Since launching the Strawberry Workers Campaign, the UFW and the AFL-CIO -- the UFW's partner in an unprecedented collaborative effort -- have led marches and conducted educational activities in Watsonville, California and other cities throughout the United States to gain public support. The effort is bearing fruit. Workers have garnered widespread support from individuals and organizations including a public endorsement from Ralph's, the largest supermarket chain in California.

The success of the campaign, UFW organizers say, will ultimately turn on the workers' ability to win union recognition from the big cooler corporations such as Wellpict, Driscoll and Gargiulo Farms, a subsidiary of the chemical giant Monsanto Corporation.

The UFW is focusing on these companies, which receive berries from the field and immediately refrigerate them, rather than on the growers who directly employ the pickers, because the cooler corporations are the true industry titans. They set prices, market and distribute the fruit and loan money to growers. Unless the big companies indicate a willingness to accept higher wages for pickers, growers will be under tremendous competitive pressure to keep wages down -- since any grower with high labor costs will lose business to low-wage competitors.

The strawberry industry has been quite profitable in recent years, but the industry has resisted demands to share this prosperity with its workers.

"For only five cents more per pint of strawberries that consumers buy in the store, this $650 million-a-year industry could increase workers' piece pay rate by 50 percent," says UFW President Arturo Rodriguez.

Union organizers say the corporations have waged a "whisper campaign" of intimidation to discourage worker participation in union drives.

Organizers also allege more direct acts of intimidation and retribution. UFW organizer Joyce Sherman says that whenever strawberry workers have voted for union representation in individual state-held secret ballot elections, growers have responded by "firing pickers, destroying farms, shutting down operations and abandoning workers." These aggressive tactics have succeeded completely in squashing union organizing attempts; no strawberry workers are currently organized.

The UFW points to the following examples to support its claim that the growers will go so far as to plow their fields under in order to avoid unionization:

These allegations are "absolutely untrue," says Gary Caloroso of the Strawberry Workers and Farmers Alliance, an industry group. Caloroso contends that "workers have always had the right to unionize, but they feel that the unions don't represent them."

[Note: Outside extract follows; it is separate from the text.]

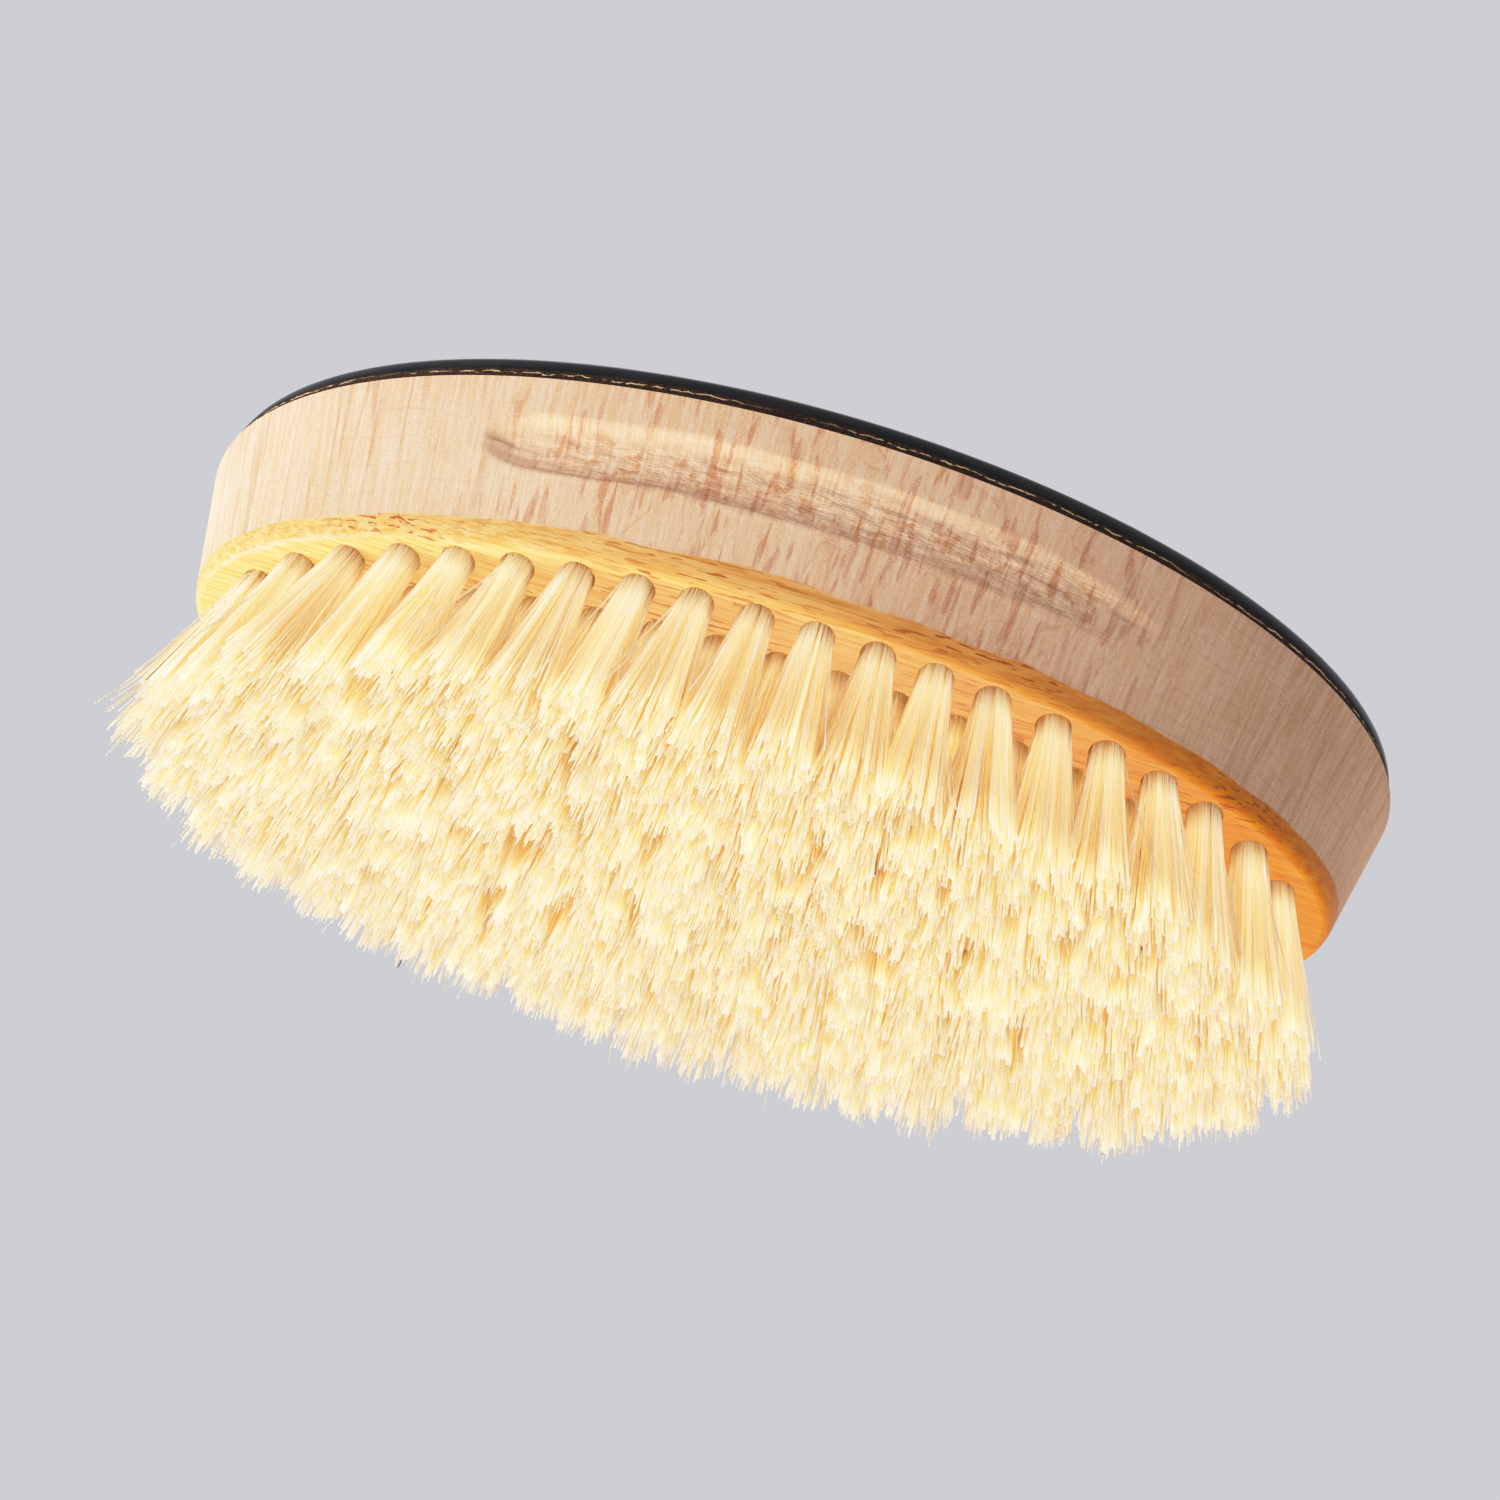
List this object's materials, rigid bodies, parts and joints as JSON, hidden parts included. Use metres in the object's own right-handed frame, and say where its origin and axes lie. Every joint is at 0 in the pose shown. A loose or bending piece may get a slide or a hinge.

Caloroso says "the UFW is misleading the public," because the horrible conditions described in the fields are "isolated examples and oftentimes grossly exaggerated."

In denying charges of sexual harassment in the fields, Caloroso also cites a recent lawsuit brought by two union organizers against the UFW. Two female organizers claim in the suit that UFW officials "encouraged them to have sexual [relations] with male farmworkers to recruit them into the union."

Joyce Sherman contends the Alliance is behind the lawsuit aimed at "discrediting UFW and frightening potential union members." She says the suit is typical of industry efforts to resist unionization by trying to "divide the workers."

The union-industry conflict is likely to escalate with the imminent harvest season. Farmworkers are hired seasonally, often on a daily basis. Organizers are bracing for industry reprisals against workers who have been active in the union, fearing they may not be rehired.

"In response to the workers' determination to end decades of exploitation in the fields, the strawberry industry and its allies have launched a vicious anti-union campaign marked by lies, intimidation and even violence," asserts a December statement issued by the AFL-CIO Executive Council. "Its purpose is to confuse, frighten and terrorize workers to force them to give up their effort to organize. As one of its tactics, the strawberry industry has threatened not to rehire union supporters for the 1997 harvesting season unless they stop supporting the campaign."

The campaign, which has already persuaded thousands of strawberry workers to sign union cards despite industry intimidation, expects a boost from a major union march scheduled for April 13 in Watsonville. The march will coincide with the start of the strawberry harvesting season in strawberry country, on California' central coast.